O bunker tinha seis fuzis, um revólver, 17 pistolas e duas espingardas, que estavam em poder do ex-guarda-municipal.

OPERAÇÃO OMERTÀ

O último homicídio, do estudante de 19 anos Matheus Xavier, no dia 9 de abril de 2019, desencadeou a “ruína” do grupo. Depois desse assassinato, que teria sido por engano, a investigação policial levou à deflagração da Operação Omertà, com apoio do Grupo de Atuação Especial na Repressão ao Crime Organizado (Gaeco). A ação, que também contou com o Batalhão de Choque e Polícia Federal, ocorreu no dia 27 de setembro de 2019.

Na época, foram emitidos 13 mandados de prisão preventiva, 10 de prisão temporária e 21 de busca e apreensão, tendo como foco desarticular organização criminosa voltada à prática dos crimes de milícia armada, porte ilegal de arma de fogo de uso proibido, homicídio, corrupção ativa e passiva, entre outros. 

Entre as prisões decretadas estava a de Jamil Name e a de Jamil Name Filho, que desde então cumpre pena.
Pai e filho inicialmente foram detidos e encaminhados para o Presídio Federal de Campo Grande, porém, de acordo com a inteligência da polícia, após informações de que os Name tramavam a morte do delegado Fábio Peró, do Garras, a família Name, Márcio Cavalcante da Silva e Vladenilson Daniel Olmedo foram transferidos para o Presídio Federal de Mossoró (RN).

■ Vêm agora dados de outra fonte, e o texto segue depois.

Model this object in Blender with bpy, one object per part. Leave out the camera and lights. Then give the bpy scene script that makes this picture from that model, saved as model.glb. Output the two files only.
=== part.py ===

No dia 17 de março de 2020, informações obtidas pela Justiça enquanto os Name estavam presos no Rio Grande do Norte levaram à 2ª fase da Operação Omertà.

O Departamento Penitenciário Nacional (Depen) comunicou ao Gaeco a apreensão de um pedaço de papel higiênico no interior de uma cela em Mossoró, no qual havia a descrição de um próximo atentado contra autoridades de Mato Grosso do Sul, entre as quais um promotor de Justiça do grupo e um delegado do Garras.

Os mandados foram cumpridos nas cidades de Campo Grande, Sidrolândia, Aquidauana, Rio Verde e Rio Negro, em Mato Grosso do Sul, bem como na cidade de João Pessoa, na Paraíba.
Após quase dois anos preso, em junho de 2021, Jamil Name morreu aos 82 anos, em decorrência da Covid-19.

Seis meses após a morte do pai, a Justiça condenou, pela primeira vez, Jamil Name Filho a cumprir quatro anos e seis meses de prisão, acusado de ser proprietário de um arsenal de 26 armas apreendidas durante a investigação para esclarecer a morte de Matheus.

Ele também foi condenado a 12 anos e oito meses de prisão, no fim de junho de 2022, por tomar a casa de um casal em razão de um empréstimo de R$ 80 mil.

A terceira condenação saiu em julho de 2022 e determinou mais seis anos de cadeia. A Justiça aceitou a denúncia de organização criminosa porque ele tinha a seu serviço um pequeno batalhão de pistoleiros para executar uma série de crimes. Somadas, as penas chegam a 23 anos de prisão.